2. Screenshot from 2024-07-02 16-28-45

So the purpose of the following command is to use the data to finetune the CodeT5-base model to become BinT5 and then do some evaluation, is that the correct understanding?

docker exec -d {containerName} /bin/bash "/data/job.sh"

In that case, do I need to download the base model CodeT5-base from huggingface firstly? But I don't see you doing that.

If it does, I want to know where should I put this CodeT5-base model folder, or what parameter should I use to declare the location of the model. I didn't find a similar parameter.

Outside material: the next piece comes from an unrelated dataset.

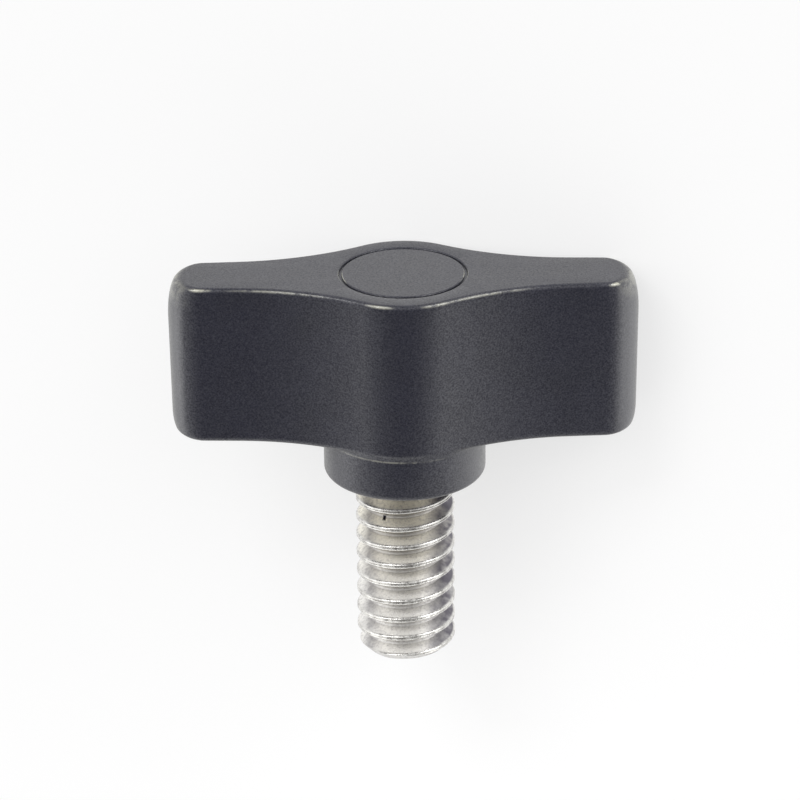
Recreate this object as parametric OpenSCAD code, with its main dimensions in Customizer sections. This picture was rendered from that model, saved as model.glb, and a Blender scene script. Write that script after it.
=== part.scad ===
// Thumb screw: a moulded two-winged handle on a threaded steel stud, with a
// round cap over the pocket that holds the stud's knurled head.
// The screw is modelled upright, stud down, about its own axis, and then laid
// on its side as it comes to rest. The origin is the centre of the seat, where
// the stud leaves the boss, and +Y runs along the stud to its tip.

/* [Handle] */
// Width across both wings, at the top
handle_w = 29; // [24:0.5:40]
// Height of the wings and hub, without the boss
head_h = 10.35; // [8:0.05:16]
// Depth of the hub from front to back, at the top
hub_depth = 10.65; // [9.8:0.05:12]
// Radius of the hub's front and back curves
hub_r = 4.9; // [4.5:0.05:5.3]
// Radius of the hollow curve that joins a hub curve to a wing face
blend_r = 16; // [10:0.5:22]
// Thickness of a wing across its round end, at the top
wing_t = 4.4; // [3.2:0.1:5.6]
// Angle by which each wing face leans out towards the hub
wing_taper = 2.4; // [0:0.1:4]
// Draft of the upright faces, narrowing towards the stud
draft = 0.65; // [0:0.05:1.5]
// Radius of the edge round the top face
top_edge_r = 0.3; // [0.1:0.05:0.6]
// Radius of the edge round the underside
low_edge_r = 0.35; // [0.1:0.05:0.7]
// How far the top corner of a wing end is drawn in
top_round_w = 0.75; // [0.2:0.05:1.4]
// Height over which the top corner of a wing end is rounded
top_round_h = 2.6; // [1:0.1:3.5]
// How far the low corner of a wing end is drawn in
low_round_w = 0.45; // [0.2:0.05:1.4]
// Height over which the low corner of a wing end is rounded
low_round_h = 1.45; // [0.9:0.05:3]

/* [Boss] */
// Diameter of the round boss under the hub
boss_d = 10.1; // [8:0.1:10.4]
// Height of the boss from the seat to the wings
boss_h = 2.9; // [1:0.1:6]
// Radius of the boss's lower edge
boss_edge_r = 0.4; // [0.1:0.05:0.8]

/* [Stud] */
// Length of thread that stands out of the boss
stud_len = 12.3; // [6:0.1:40]
// Outside diameter of the thread
stud_d = 6.2; // [4.8:0.05:6.3]
// Length of the chamfer at the tip
tip_chamfer = 0.6; // [0.2:0.05:1]
// Diameter of the plain neck inside the boss
neck_d = 5.5; // [3.5:0.1:5.9]
// Radial room between the thread and the hole in the boss
hole_clearance = 0.05; // [0.02:0.01:0.3]
// Thickness of the floor between the seat and the pocket
pocket_floor = 4.6; // [3.2:0.1:6]
// Room between the knurled head in the pocket and the cap
head_room = 0.85; // [0.2:0.05:2]
// Number of ribs in the knurl
knurl_ribs = 24; // [12:1:36]
// Height of the knurl's ribs
knurl_depth = 0.25; // [0.1:0.05:0.5]

/* [Cap] */
// Diameter of the cap's visible face
cap_d = 7.58; // [7:0.02:8]
// Width of the groove round the cap
groove_w = 0.16; // [0.08:0.01:0.3]
// Depth of the groove round the cap
groove_depth = 0.6; // [0.3:0.05:1.2]
// Thickness of the cap
cap_t = 2; // [1.4:0.1:2.2]
// Radius of the two lips of the groove
lip_r = 0.12; // [0.04:0.01:0.2]

/* [Hidden] */
$fn = 96;
// Segments along the hub, blend and end curves of a quarter outline
hub_steps = 8;
blend_steps = 7;
end_steps = 9;
// Rings of the loft in each rounded edge and each rounded corner
edge_steps = 3;
corner_steps = 5;
// Overlap of solids that are cut or joined
lap = 0.5;

head_z = boss_h;
top_z = boss_h + head_h;
boss_r = boss_d / 2;
stud_r = stud_d / 2;
neck_r = neck_d / 2;
hole_r = stud_r + hole_clearance;
tip_r = stud_r - tip_chamfer;
cap_r = cap_d / 2;
pocket_r = cap_r + groove_w;
anchor_h = top_z - cap_t - head_room - pocket_floor;

// Plan geometry of one quarter: +X along the wing, +Y to the hub's curve
end_r = wing_t / 2;
end_centre = [handle_w / 2 - end_r, 0];
hub_centre = [0, hub_depth / 2 - hub_r];
face_along = [cos(wing_taper), -sin(wing_taper)];
face_out = [sin(wing_taper), cos(wing_taper)];
// The blend's centre lies blend_r off the wing face and touches the hub's curve
blend_reach = end_centre + (end_r + blend_r) * face_out - hub_centre;
blend_span = blend_reach * face_along;
blend_back = blend_span - sqrt(pow(blend_span, 2) - blend_reach * blend_reach + pow(hub_r + blend_r, 2));
blend_centre = hub_centre + blend_reach - blend_back * face_along;
blend_from_hub = blend_centre - hub_centre;
blend_angle = atan2(blend_from_hub.y, blend_from_hub.x);

// On its side the screw rests on the hub and on one wing end, so it rolls from
// level by the angle of the line that touches both curves
wing_offset = end_centre - hub_centre;
rest_roll = asin((hub_r - end_r) / norm(wing_offset)) - atan2(wing_offset.y, wing_offset.x);

// Points of an arc, without its last one
function arc(centre, r, from, to, steps, squash = 1) =
    [for (i = [0 : steps - 1]) let (a = from + (to - from) * i / steps)
        centre + r * [squash * cos(a), sin(a)]];

// Quarter outline from the middle of the hub to the end of a wing, moved in by
// inset all round and drawn in by pull at the wing's end
function quarter(inset, pull) = concat(
    arc(hub_centre, hub_r - inset, 90, blend_angle, hub_steps),
    arc(blend_centre, blend_r + inset, 180 + blend_angle, 270 - wing_taper, blend_steps),
    arc(end_centre, end_r - inset, 90 - wing_taper, 0, end_steps, 1 - pull / (end_r - inset)),
    [end_centre + [end_r - inset - pull, 0]]
);

// Whole outline, clockwise seen from above
function outline(q) = let (last = len(q) - 1) concat(
    q,
    [for (i = [last - 1 : -1 : 0]) [q[i].x, -q[i].y]],
    [for (i = [1 : last]) [-q[i].x, -q[i].y]],
    [for (i = [last - 1 : -1 : 1]) [-q[i].x, q[i].y]]
);

// Draw-in of a quarter ellipse w wide and h high, at d into its height
function ease(d, w, h) = d <= 0 ? 0 : w * (1 - sqrt(max(0, 1 - pow(d / h, 2))));

// Draw-in of the whole outline and of the wing ends, at height z
function inset_at(z) = (top_z - z) * tan(draft)
    + ease(z - top_z + top_edge_r, top_edge_r, top_edge_r)
    + ease(head_z + low_edge_r - z, low_edge_r, low_edge_r);
function pull_at(z) = ease(z - top_z + top_round_h, top_round_w, top_round_h)
    + ease(head_z + low_round_h - z, low_round_w, low_round_h);

// Depths of the rings in a rounding h high, past the first depth given
function ring_depths(h, past, steps) = let (a = acos(1 - past / h))
    [for (i = [past > 0 ? 1 : 0 : steps]) h * (1 - cos(a + (90 - a) * i / steps))];

low_depths = concat(ring_depths(low_edge_r, 0, edge_steps), ring_depths(low_round_h, low_edge_r, corner_steps));
top_depths = concat(ring_depths(top_edge_r, 0, edge_steps), ring_depths(top_round_h, top_edge_r, corner_steps));
head_levels = concat(
    [for (d = low_depths) head_z + d],
    [for (i = [len(top_depths) - 1 : -1 : 0]) top_z - top_depths[i]]
);

// Lays the upright screw on its back, the wing at +X of the upright one down
module laid_down() {
    rotate([-90, 0, 180]) rotate([0, 0, rest_roll]) children();
}

// Strips across an outline of n points from each of its points to the mirrored
// one, which are convex where the outline isn't
function strips(n) = [for (half = [0, n / 2]) for (i = [half : half + n / 4 - 1])
    let (a = (n + n / 2 - i) % n, b = (n + n / 2 - i - 1) % n)
        b == i + 1 ? [i, i + 1, a] : [i, i + 1, b, a]];

// Loft through outlines of equal point count, one at each level
module loft(outlines, levels) {
    n = len(outlines[0]);
    top = (len(levels) - 1) * n;
    polyhedron(
        points = [for (k = [0 : len(levels) - 1]) for (p = outlines[k]) [p.x, p.y, levels[k]]],
        faces = concat(
            [for (f = strips(n)) [for (i = [len(f) - 1 : -1 : 0]) f[i]]],
            [for (k = [0 : n : top - n]) for (i = [0 : n - 1]) let (j = (i + 1) % n)
                [k + i, k + j, k + n + j, k + n + i]],
            [for (f = strips(n)) [for (i = f) top + i]]
        )
    );
}

// Wings and hub
module winged_head() {
    loft([for (z = head_levels) outline(quarter(inset_at(z), pull_at(z)))], head_levels);
}

// Round column with a rounded lower edge, standing on z = 0
module rounded_column(r, h, edge) {
    rotate_extrude() {
        square([r - edge, h]);
        translate([0, edge]) square([r, h - edge]);
        translate([r - edge, edge]) intersection() {
            circle(edge);
            translate([-edge, -edge]) square([2 * edge, edge + lap]);
        }
    }
}

// Ring that rounds the corner where a hole of radius r meets a flat at z = 0
module mouth_rounding(r, edge) {
    rotate_extrude() translate([r, -edge]) difference() {
        translate([-lap, 0]) square([edge + lap, edge + lap]);
        translate([edge, 0]) circle(edge);
        translate([edge, 0]) square([lap, edge + lap]);
    }
}

// Moulded handle: wings, hub and boss in one, with the pocket and the hole
module handle() {
    color("#2b2b2e") laid_down() difference() {
        union() {
            winged_head();
            rounded_column(boss_r, boss_h + lap, boss_edge_r);
        }
        translate([0, 0, -lap]) cylinder(r = hole_r, h = pocket_floor + 2 * lap);
        translate([0, 0, pocket_floor]) cylinder(r = pocket_r, h = top_z - pocket_floor + lap);
        translate([0, 0, top_z]) mouth_rounding(pocket_r, lip_r);
    }
}

// Knurled head that the pocket grips
module anchor_head() {
    root_r = pocket_r - knurl_depth;
    rib_w = PI * root_r / knurl_ribs;
    cylinder(r = root_r, h = anchor_h);
    intersection() {
        cylinder(r = pocket_r, h = anchor_h);
        for (i = [0 : knurl_ribs - 1])
            rotate(360 * i / knurl_ribs) translate([root_r - lap, -rib_w / 2, 0])
                cube([knurl_depth + 2 * lap, rib_w, anchor_h]);
    }
}

// Steel stud: the thread's outer cylinder, the tip's chamfer, neck and head
module threaded_stud() {
    color("#b9b6ac") laid_down() {
        translate([0, 0, -stud_len]) cylinder(r1 = tip_r, r2 = stud_r, h = tip_chamfer);
        translate([0, 0, tip_chamfer - stud_len]) cylinder(r = stud_r, h = stud_len - tip_chamfer);
        translate([0, 0, -lap]) cylinder(r = neck_r, h = pocket_floor + 2 * lap);
        translate([0, 0, pocket_floor]) anchor_head();
    }
}

// Pressed-in cap: a plug the size of the pocket under a smaller visible face
module cover_cap() {
    color("#303033") laid_down() translate([0, 0, top_z]) {
        translate([0, 0, -cap_t]) cylinder(r = pocket_r, h = cap_t - groove_depth);
        mirror([0, 0, 1]) rounded_column(cap_r, groove_depth + lap, lip_r);
    }
}

handle();
threaded_stud();
cover_cap();
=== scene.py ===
"""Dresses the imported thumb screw: moulded winged handle, threaded stud and cap.

Everything is shaped in millimetres on the upright screw, stud down, about its
own axis, and then laid on its side in the row frame.
"""

import logging
import math
from contextlib import contextmanager
from dataclasses import dataclass
from enum import Enum
from typing import ClassVar, Iterator, Sequence

import bmesh
import bpy
from mathutils import Matrix, Vector


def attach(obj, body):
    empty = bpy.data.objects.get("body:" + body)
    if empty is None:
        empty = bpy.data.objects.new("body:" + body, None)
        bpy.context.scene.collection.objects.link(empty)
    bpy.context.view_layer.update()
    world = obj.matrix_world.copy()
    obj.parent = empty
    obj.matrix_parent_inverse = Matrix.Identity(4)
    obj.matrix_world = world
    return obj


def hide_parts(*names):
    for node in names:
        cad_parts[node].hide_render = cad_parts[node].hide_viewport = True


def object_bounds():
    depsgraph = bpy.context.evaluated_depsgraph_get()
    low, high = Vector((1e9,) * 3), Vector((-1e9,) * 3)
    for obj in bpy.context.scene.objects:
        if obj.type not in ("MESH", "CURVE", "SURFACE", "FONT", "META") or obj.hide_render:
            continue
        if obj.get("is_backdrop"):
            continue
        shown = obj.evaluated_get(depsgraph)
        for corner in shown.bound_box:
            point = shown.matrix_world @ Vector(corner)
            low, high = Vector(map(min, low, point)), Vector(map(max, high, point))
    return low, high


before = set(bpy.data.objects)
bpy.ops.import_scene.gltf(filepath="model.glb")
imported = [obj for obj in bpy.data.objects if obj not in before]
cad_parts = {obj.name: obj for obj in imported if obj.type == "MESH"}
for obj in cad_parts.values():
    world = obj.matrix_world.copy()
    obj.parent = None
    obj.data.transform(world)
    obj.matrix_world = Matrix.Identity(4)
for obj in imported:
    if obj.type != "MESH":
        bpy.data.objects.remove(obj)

log = logging.getLogger("thumb_screw")

Point = tuple[float, float]
Place = tuple[float, float, float]
Colour = tuple[float, float, float, float]
Ring = list[Vector]
Socket = bpy.types.NodeSocket

MM = 0.001
IMAGE_SIDE = 800
SENSOR = 36.0
WHITE: Colour = (1.0, 1.0, 1.0, 1.0)
BLACK: Colour = (0.0, 0.0, 0.0, 1.0)
# Vertices that are closer than this, in millimetres, are merged
WELD = 0.0005
# Where the values of a noise lie, taken widely and narrowly
WIDE_BAND: Point = (0.3, 0.7)
NARROW_BAND: Point = (0.35, 0.65)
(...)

3. I want to make sure that what is being downloaded here is the model that has been fine-tuned, which is BinT5 in Fig6 above, right?

Similarly to download the pretrained BinT5 checkpoints:

wget https://zenodo.org/records/7229913/files/BinT5.zip?download=1 unzip BinT5.zip rm Capybara.zip

So here we can use the downloaded BinT5 model for other operations such as inference or further training according to the following quote. I don't know if I understand it correctly.

Select the model that you wish to use from the respective directory. Copy this file and replace the in the local directory downloaded in the previous step.pytorch_model.bincodet5-base

Any help would be greatly appreciated!